Three Questions for Bernheimer Architecture from Kate Bernheimer
How did you choose this story?
“One Grain of Rice” resonated with us in this time of pandemic. We were wary of aestheticizing data from the catastrophe as a way of visualizing this tale — there are already strong and articulate data visualizations that capture what is happening, how COVID-19 spreads and transmits. Yet the story is so pertinent in this plague year of 2020, especially as every day, on the front pages of the news or on social media, we are confronted with numbers that otherwise might be incomprehensible, growing in ways we can quantify and graph but that nonetheless, because of their scale, remain all too abstract.
What was the very first step you took as you began to adapt this story about replication into a design?
We began with a single mark.
That mark doubles, doubles again, doubles again. Like the grain of rice.
We began by thinking about the act of drawing, of mark-making. But also with a weird constraint — that a framed image with boundaries is itself contradictory, and thus a limited number of elements on a page describing exponential growth is a contradiction, and a strange one. How does one illustrate a path to the infinite, a spiraling out of control (and the seeming chaos that comes with that)? How do you represent that, either physically or virtually, in analog fashion or digitally? The physical page is limited. The computer seems to create a space that is near-infinite; but it is defined by pixels, vectors, finite coded information, typically held within the discrete boundaries of a screen or captured in a facsimile of page-space.
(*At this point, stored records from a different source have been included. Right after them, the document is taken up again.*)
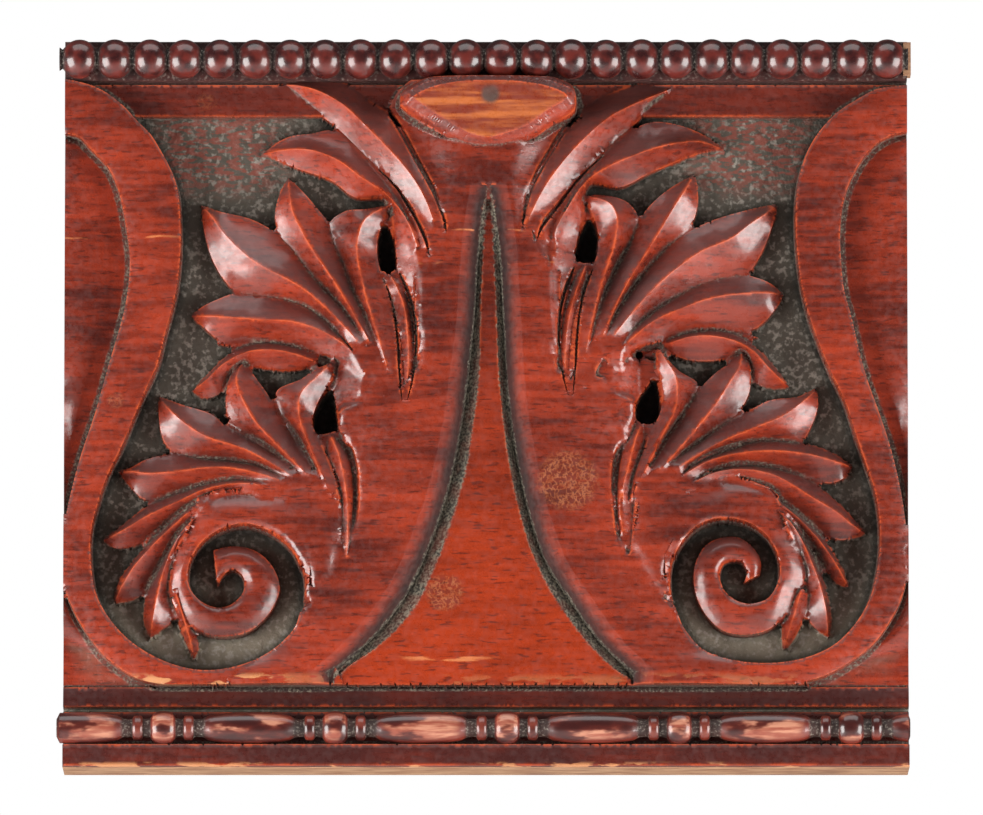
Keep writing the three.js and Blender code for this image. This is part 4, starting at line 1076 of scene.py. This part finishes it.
def within(points, margin):
    """Whether each point lies on the front, at least so far from its rim."""
    return (np.abs(points[:, 0]) < HALF_LENGTH - margin) & (
        np.abs(points[:, 1]) < HALF_HEIGHT - margin)


# points on the drawn lines that the finished relief still shows
drawn = np.concatenate(arrises)
at = cells(drawn[:, 0], drawn[:, 1])
shows = (np.abs(as_drawn[at] - drawn[:, 2]) < DRAWN_SEEN) & ~rubbed_smooth[at]
drawn = drawn[within(drawn, OPEN_TO) & shows]
square = np.floor(drawn[:, :2] / DRAWN_SPACING).astype(int) @ np.array([1, ROW_STRIDE])
_, first = np.unique(square, return_index=True)
drawn = drawn[np.sort(first)]
at = cells(drawn[:, 0], drawn[:, 1])
drawn_h = drawn[:, 2] + (relief - as_drawn)[at]
taken = np.zeros(relief.shape, bool)
taken[at] = True


def far_from_points(spread, share):
    """The cells that lie clear of every point chosen so far."""
    return soften(taken.astype(np.float32), spread) < share


# then crests and feet that no line follows, and then the open surface
change = relief - soften(relief, CHANGE_SPREAD)
tops, feet = strongest(change), strongest(-change)
free_for_tops, free_for_feet = far_from_points(1.8, 0.01), far_from_points(1.0, 0.02)
tops = tuple(t[free_for_tops[tops]] for t in tops)
feet = tuple(t[free_for_feet[feet]] for t in feet)
taken[tops] = taken[feet] = True
clear = far_from_points(2.0, 0.012)
bend = soften(np.abs(soften(relief, 3) - soften(relief, 9)), 5)
fine_at = lattice(FINE, clear & (bend > BENT))
coarse_at = lattice(COARSE, clear & (bend <= BENT))
inner = np.concatenate([np.stack([drawn[:, 0], drawn[:, 1], drawn_h], 1)] + [
    np.stack([xs[at[1]], zs[at[0]], heights[at]], 1) for at, heights in (
        (tops, with_beside(relief, np.maximum)), (feet, with_beside(relief, np.minimum)),
        (fine_at, relief), (coarse_at, relief))
])

# how far the finish is rubbed off at each point: along the crests alone
sharp = with_beside(relief - soften(relief, 3), np.maximum)
share = np.where(sharp > SHARP, EDGE_RUBBED, np.clip((sharp - BARELY_SHARP) / SHARP_RANGE, 0, 1))
crest = with_beside(change, np.maximum) >= CREST_SHARE * grown(change, 3, np.maximum)
on_line = len(drawn) + len(tops[0])
rubbed = np.zeros(len(inner))
rubbed[:on_line] = (share * crest)[cells(inner[:on_line, 0], inner[:on_line, 1])]
held = within(inner, RIM_STEP)
inner, rubbed = inner[held], rubbed[held]

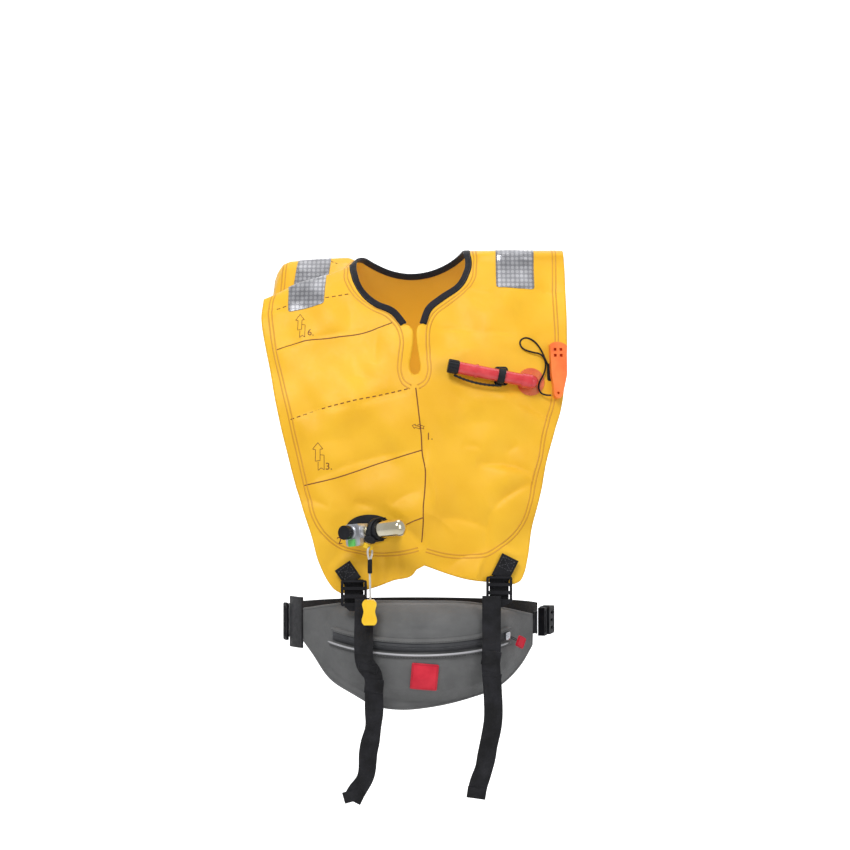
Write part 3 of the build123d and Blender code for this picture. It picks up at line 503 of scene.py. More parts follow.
def solid(name, low, high, rough, metal=0.0, scale=60.0, bump=0.0, grain=900.0, coat=0.0, through=0.0,
          spec=0.5):
    """Moulded plastic, rubber or metal with uneven colour, roughness and a fine grain."""
    material, tree, bsdf = graph(name)
    where = colour_noise(tree, bsdf, low, high, scale)
    rough_noise(tree, bsdf, where, max(0.02, rough - 0.05), rough + 0.05, 140)
    dial(bsdf, {"Metallic": metal, "Coat Weight": coat, "Coat Roughness": 0.12, "Transmission Weight": through,
                "IOR": 1.45, "Specular IOR Level": spec})
    if bump:
        fine = node(tree, "ShaderNodeTexNoise", {"Scale": grain})
        tree.links.new(where.outputs["Object"], fine.inputs["Vector"])
        bump_from(tree, fine.outputs["Fac"], bsdf, bump, 0.0003)
    return material


def tape_material():
    """Retro-reflective film: grey with a lattice of small lighter cells."""
    material, tree, bsdf = graph("reflective_film")
    where = node(tree, "ShaderNodeTexCoord")
    place = node(tree, "ShaderNodeMapping", {"Scale": (190, 0.0, 190)})
    cells = node(tree, "ShaderNodeTexVoronoi", {"Scale": 1.0, "Randomness": 0.0}, feature="F1")
    ramp = two_colours(tree, (0.30, (0.44, 0.44, 0.46)), (0.46, (0.26, 0.26, 0.28)))
    cloud = node(tree, "ShaderNodeTexNoise", {"Scale": 45, "Detail": 5})
    mix = node(tree, "ShaderNodeMix", {0: 0.75}, data_type="RGBA", blend_type="OVERLAY")
    tree.links.new(where.outputs["Object"], place.inputs["Vector"])
    tree.links.new(place.outputs["Vector"], cells.inputs["Vector"])
    tree.links.new(cells.outputs["Distance"], ramp.inputs["Fac"])
    tree.links.new(where.outputs["Object"], cloud.inputs["Vector"])
    tree.links.new(ramp.outputs["Color"], mix.inputs[6])
    tree.links.new(cloud.outputs["Fac"], mix.inputs[7])
    tree.links.new(mix.outputs[2], bsdf.inputs["Base Color"])
    bump_from(tree, cloud.outputs["Fac"], bsdf, 0.35, 0.0005)
    rough_noise(tree, bsdf, where, 0.16, 0.42, 60)
    bsdf.inputs["Metallic"].default_value = 0.55
    return material


YELLOW = cloth("bladder_cloth", (0.86, 0.456, 0.018), (0.93, 0.53, 0.028), 0.9, 0.22, 0.4, blotch=14.0,
               spec=0.3)
YELLOW_BACK = cloth("bladder_cloth_inner", (0.80, 0.41, 0.025), (0.86, 0.46, 0.034), 0.9, 0.22, 0.5,
                    blotch=14.0, spec=0.3)
SEAM = cloth("weld_seam", (0.66, 0.30, 0.012), (0.72, 0.34, 0.016), 0.9, 0.1, 0.5)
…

Where did you go from the idea of a mark, and a pixel — how did you create these super-dimensional images? Somehow it strikes me that the idea of the mark or pixel corresponds to the limitations that architects face — or to put it another way, you have to stop somewhere, don’t you? How does a design, like a story, find an end?
We overlap these pixel-based marks and vectors to create space, to reference each other. This limits their own existence (thanks to their reference to each other) but it also allows them to co-exist due to multiplying and cross-hatching, a repeating, a growth without boundary. But unlike paintings or drawings, which exist in a world of (mostly) flatness (Sol LeWitt and Jasper Johns come to mind), the software and spatial media of Rhino and computer modeling permit us architects to create environments within a near-infinite field. Which means we are faced with a conundrum: how do we expand, grow these marks to create the environmentally infinite of the story when our own urge is to create the finite, the controlled? The story of the single grain of rice contains a chess board, a framed space with rules and boundaries. Our files have very few of those. And so our drawings explicate that character in the story: the framed infinite. Our drawing is a collection of countless marks, nearly innumerable pixels, articulating vectors of growth that speak to the infinite while also exerting a level of chaotic control over the story itself. A bit of a parallel to our current struggles, perhaps.